-- START DATA LINES --
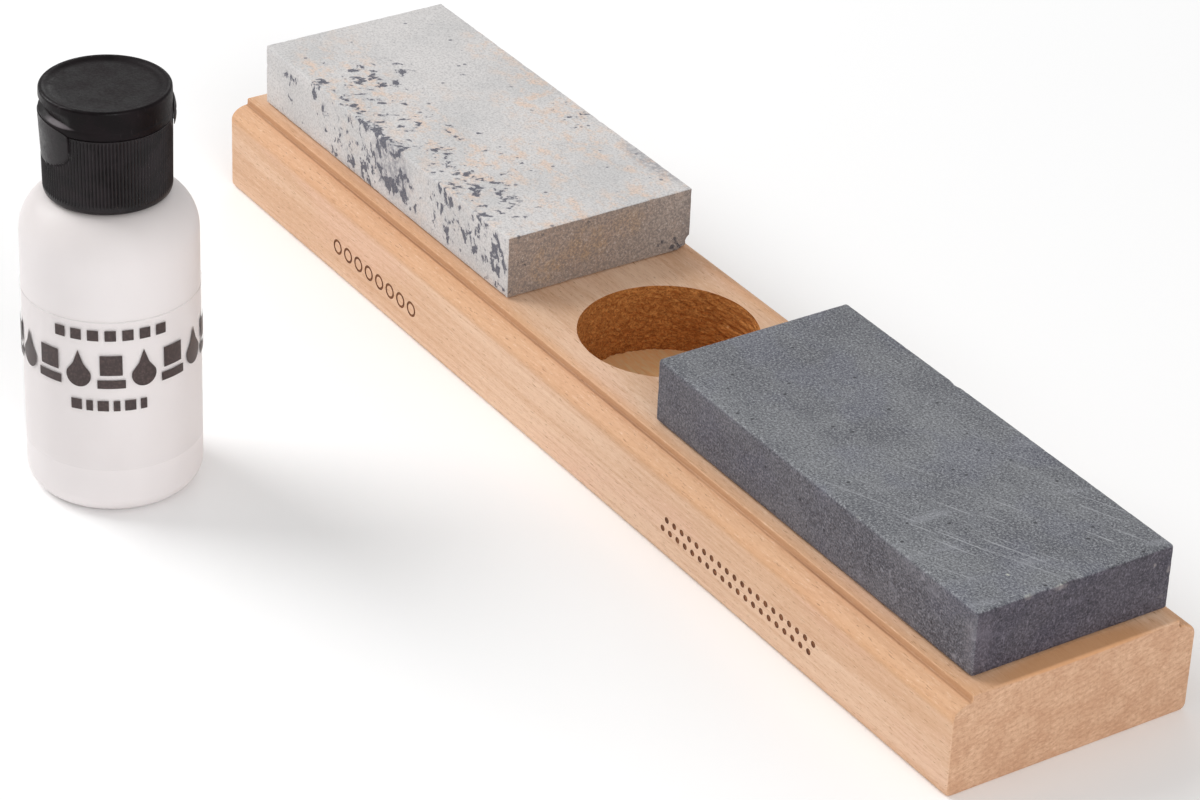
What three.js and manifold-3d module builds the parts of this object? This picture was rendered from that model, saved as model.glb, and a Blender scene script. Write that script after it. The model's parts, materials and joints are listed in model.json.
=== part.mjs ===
// A two-stone sharpening kit: a wooden block with a soft and a hard oilstone glued on it, a bored pocket
// between them, and a flip-top bottle of honing oil that stands beside the block.
// Millimetres. +X runs along the block towards the hard stone, -Y is the marked side, +Z is up.
// The origin is the centre of the block's underside, on the table.
import * as THREE from "three";
import { mergeVertices } from "three/addons/utils/BufferGeometryUtils.js";
import Module from "manifold-3d";

// ---- Block ----
const BLOCK_LENGTH = 244;
const BLOCK_WIDTH = 51;
const BLOCK_HEIGHT = 19.3;
const FLAT_HALF_WIDTH = 21.8; // the raised flat on the top
const STEP_HEIGHT = 1.3; // the small drop at each side of the flat
const ROUND_OVER_HEIGHT = 2.6; // the rounded band below the step
const BOTTOM_EASE = 1; // chamfer along the two bottom edges

// ---- Pocket for the bottle ----
const POCKET_RADIUS = 17.1;
const POCKET_DEPTH = 13.9;
const POCKET_X = -0.4;
const POCKET_Y = 0.7;

// ---- Stones and the glue under them ----
const STONE_LENGTH = 93;
const STONE_WIDTH = 41.2;
const STONE_HEIGHT = 12.7;
const STONE_EASE = 0.4; // small bevel on every edge
const STONE_Y = 1.2;
const SOFT_STONE_X = -71.5;
const HARD_STONE_X = 71.8;
const GLUE_THICKNESS = 0.3;
const GLUE_INSET = 1;

// ---- Bottle ----
const BOTTLE_X = -34.8;
const BOTTLE_Y = -96.6;
const BODY_RADIUS = 15.9;
const WALL = 0.8;
const BASE_EDGE_RADIUS = 4;
const BASE_PUSH_UP = 0.9; // how far the middle of the base is pushed up
const SHOULDER_START_Z = 50.5;
const SHOULDER_HEIGHT = 8;
const NECK_RADIUS = 9.1;
const NECK_BORE_RADIUS = 7;
const RIM_Z = 71;
const LABEL_BOTTOM_Z = 10;
const LABEL_TOP_Z = 40.3;
const LABEL_THICKNESS = 0.2;
const OIL_LEVEL_Z = 44;

// ---- Thread: 1.5 turns, right-handed ----
const THREAD_PITCH = 3.175;
const THREAD_TURNS = 1.5;
const THREAD_DEPTH = 0.85;
const THREAD_ROOT_WIDTH = 1.2;
const THREAD_CREST_WIDTH = 0.6;
const THREAD_START_Z = 62.6;

// ---- Cap, lid and hinge ----
const SKIRT_BOTTOM_Z = 58.8;
const SKIRT_RADIUS = 11.6;
const SKIRT_BORE_RADIUS = 10.35;
const DECK_TOP_Z = 73.1;
const SEAL_THICKNESS = 0.9;
const SEAL_RADIUS = 9.7;
const SEAL_HOLE_RADIUS = 2.2;
const ORIFICE_RADIUS = 1.6;
const SPOUT_RADIUS = 2.8;
const SPOUT_HEIGHT = 1.2;
const LID_BOTTOM_Z = 73.4;
const LID_TOP_Z = 78.8;
const LID_RADIUS = 11.7;
const LID_WALL = 1.3;
const LID_DISH = 0.8; // how far the middle of the lid's top is dished
const PIN_RADIUS = 1.15;
const THUMB_AZIMUTH = THREE.MathUtils.degToRad(-101.1);
const THUMB_HALF_ANGLE = THREE.MathUtils.degToRad(40);
const THUMB_SHOULDER_Z = 73.1; // where the panel's sides end and its arched top starts
const THUMB_ARCH = 1.2; // the arched top rises this much into a notch in the lid
const THUMB_CLEARANCE = 0.15; // between the panel's arch and the lid's notch
const THUMB_STRAIGHT_Z = 70.3; // the panel's sides are straight down to here
const THUMB_BOTTOM_Z = 66;
const THUMB_RADIUS = 11.8;
// The nail scoop in the lid's wall leaves a lip below it to lift the lid by.
const SCOOP_FLOOR_RADIUS = 10.9;
const SCOOP_BOTTOM_Z = 75;
const SCOOP_TOP_Z = 76.9;
const HINGE_AZIMUTH = THUMB_AZIMUTH + Math.PI;
const HINGE_HALF_ANGLE = THREE.MathUtils.degToRad(24);
const HINGE_INNER_RADIUS = 11.8;
const HINGE_OUTER_RADIUS = 12.3;
const HINGE_BOTTOM_Z = 70.7;
const HINGE_TOP_Z = 76;

const ROUND_SEGMENTS = 48; // facets round the bottle and the cap
const POCKET_SEGMENTS = 64;

const wasm = await Module();
wasm.setup();

// ---- Geometry helpers ----

// A closed geometry as a manifold solid, with its shared vertices merged.
function solidOf(geometry) {
  const bare = geometry.clone();
  bare.deleteAttribute("normal");
  bare.deleteAttribute("uv");
  const merged = mergeVertices(bare, 1e-4);
  return new wasm.Manifold(
    new wasm.Mesh({
      numProp: 3,
      vertProperties: merged.attributes.position.array,
      triVerts: new Uint32Array(merged.index.array),
    }),
  );
}

function geometryOf(solid) {
  const mesh = solid.getMesh();
  const geometry = new THREE.BufferGeometry();
  geometry.setAttribute("position", new THREE.BufferAttribute(mesh.vertProperties, 3));
  geometry.setIndex(new THREE.BufferAttribute(mesh.triVerts, 1));
  geometry.computeVertexNormals();
  return geometry;
}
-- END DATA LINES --
Every line above should be written out again exactly as it stands.

REPLY TO THE EXERCISE ->
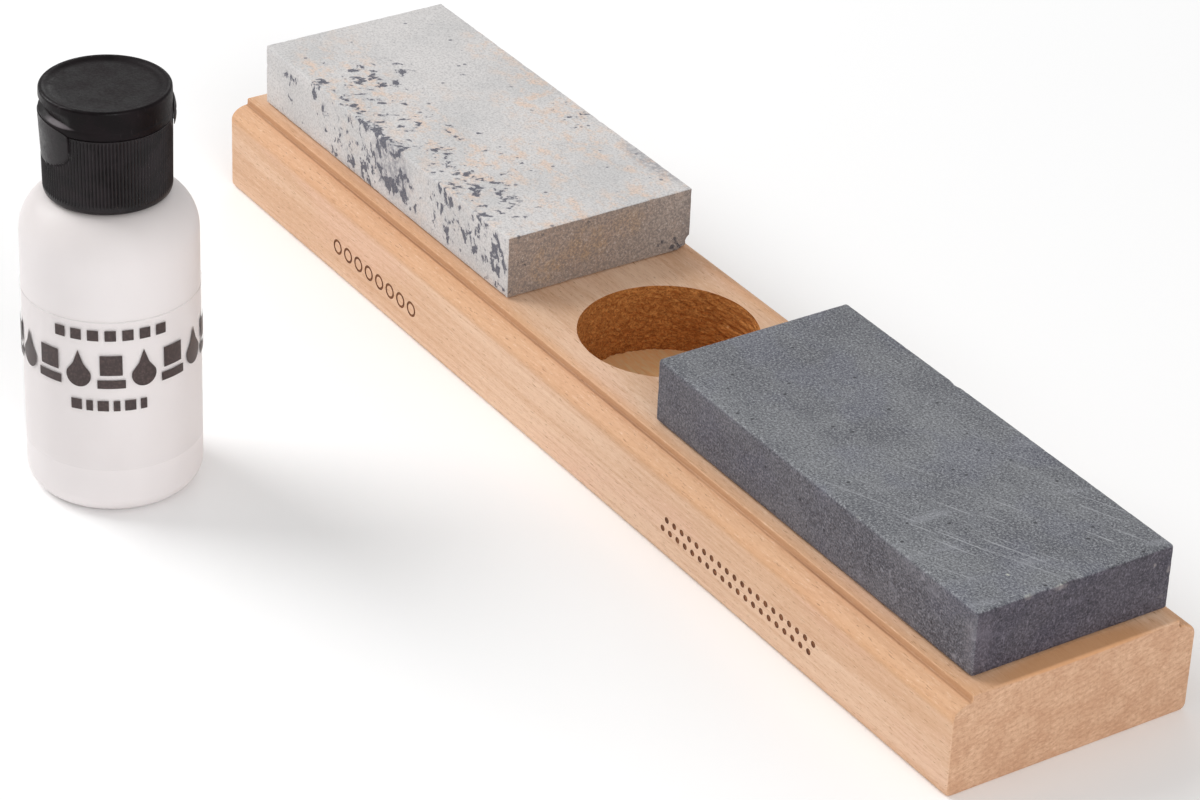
What three.js and manifold-3d module builds the parts of this object? This picture was rendered from that model, saved as model.glb, and a Blender scene script. Write that script after it. The model's parts, materials and joints are listed in model.json.
=== part.mjs ===
// A two-stone sharpening kit: a wooden block with a soft and a hard oilstone glued on it, a bored pocket
// between them, and a flip-top bottle of honing oil that stands beside the block.
// Millimetres. +X runs along the block towards the hard stone, -Y is the marked side, +Z is up.
// The origin is the centre of the block's underside, on the table.
import * as THREE from "three";
import { mergeVertices } from "three/addons/utils/BufferGeometryUtils.js";
import Module from "manifold-3d";

// ---- Block ----
const BLOCK_LENGTH = 244;
const BLOCK_WIDTH = 51;
const BLOCK_HEIGHT = 19.3;
const FLAT_HALF_WIDTH = 21.8; // the raised flat on the top
const STEP_HEIGHT = 1.3; // the small drop at each side of the flat
const ROUND_OVER_HEIGHT = 2.6; // the rounded band below the step
const BOTTOM_EASE = 1; // chamfer along the two bottom edges

// ---- Pocket for the bottle ----
const POCKET_RADIUS = 17.1;
const POCKET_DEPTH = 13.9;
const POCKET_X = -0.4;
const POCKET_Y = 0.7;

// ---- Stones and the glue under them ----
const STONE_LENGTH = 93;
const STONE_WIDTH = 41.2;
const STONE_HEIGHT = 12.7;
const STONE_EASE = 0.4; // small bevel on every edge
const STONE_Y = 1.2;
const SOFT_STONE_X = -71.5;
const HARD_STONE_X = 71.8;
const GLUE_THICKNESS = 0.3;
const GLUE_INSET = 1;

// ---- Bottle ----
const BOTTLE_X = -34.8;
const BOTTLE_Y = -96.6;
const BODY_RADIUS = 15.9;
const WALL = 0.8;
const BASE_EDGE_RADIUS = 4;
const BASE_PUSH_UP = 0.9; // how far the middle of the base is pushed up
const SHOULDER_START_Z = 50.5;
const SHOULDER_HEIGHT = 8;
const NECK_RADIUS = 9.1;
const NECK_BORE_RADIUS = 7;
const RIM_Z = 71;
const LABEL_BOTTOM_Z = 10;
const LABEL_TOP_Z = 40.3;
const LABEL_THICKNESS = 0.2;
const OIL_LEVEL_Z = 44;

// ---- Thread: 1.5 turns, right-handed ----
const THREAD_PITCH = 3.175;
const THREAD_TURNS = 1.5;
const THREAD_DEPTH = 0.85;
const THREAD_ROOT_WIDTH = 1.2;
const THREAD_CREST_WIDTH = 0.6;
const THREAD_START_Z = 62.6;

// ---- Cap, lid and hinge ----
const SKIRT_BOTTOM_Z = 58.8;
const SKIRT_RADIUS = 11.6;
const SKIRT_BORE_RADIUS = 10.35;
const DECK_TOP_Z = 73.1;
const SEAL_THICKNESS = 0.9;
const SEAL_RADIUS = 9.7;
const SEAL_HOLE_RADIUS = 2.2;
const ORIFICE_RADIUS = 1.6;
const SPOUT_RADIUS = 2.8;
const SPOUT_HEIGHT = 1.2;
const LID_BOTTOM_Z = 73.4;
const LID_TOP_Z = 78.8;
const LID_RADIUS = 11.7;
const LID_WALL = 1.3;
const LID_DISH = 0.8; // how far the middle of the lid's top is dished
const PIN_RADIUS = 1.15;
const THUMB_AZIMUTH = THREE.MathUtils.degToRad(-101.1);
const THUMB_HALF_ANGLE = THREE.MathUtils.degToRad(40);
const THUMB_SHOULDER_Z = 73.1; // where the panel's sides end and its arched top starts
const THUMB_ARCH = 1.2; // the arched top rises this much into a notch in the lid
const THUMB_CLEARANCE = 0.15; // between the panel's arch and the lid's notch
const THUMB_STRAIGHT_Z = 70.3; // the panel's sides are straight down to here
const THUMB_BOTTOM_Z = 66;
const THUMB_RADIUS = 11.8;
// The nail scoop in the lid's wall leaves a lip below it to lift the lid by.
const SCOOP_FLOOR_RADIUS = 10.9;
const SCOOP_BOTTOM_Z = 75;
const SCOOP_TOP_Z = 76.9;
const HINGE_AZIMUTH = THUMB_AZIMUTH + Math.PI;
const HINGE_HALF_ANGLE = THREE.MathUtils.degToRad(24);
const HINGE_INNER_RADIUS = 11.8;
const HINGE_OUTER_RADIUS = 12.3;
const HINGE_BOTTOM_Z = 70.7;
const HINGE_TOP_Z = 76;

const ROUND_SEGMENTS = 48; // facets round the bottle and the cap
const POCKET_SEGMENTS = 64;

const wasm = await Module();
wasm.setup();

// ---- Geometry helpers ----

// A closed geometry as a manifold solid, with its shared vertices merged.
function solidOf(geometry) {
  const bare = geometry.clone();
  bare.deleteAttribute("normal");
  bare.deleteAttribute("uv");
  const merged = mergeVertices(bare, 1e-4);
  return new wasm.Manifold(
    new wasm.Mesh({
      numProp: 3,
      vertProperties: merged.attributes.position.array,
      triVerts: new Uint32Array(merged.index.array),
    }),
  );
}

function geometryOf(solid) {
  const mesh = solid.getMesh();
  const geometry = new THREE.BufferGeometry();
  geometry.setAttribute("position", new THREE.BufferAttribute(mesh.vertProperties, 3));
  geometry.setIndex(new THREE.BufferAttribute(mesh.triVerts, 1));
  geometry.computeVertexNormals();
  return geometry;
}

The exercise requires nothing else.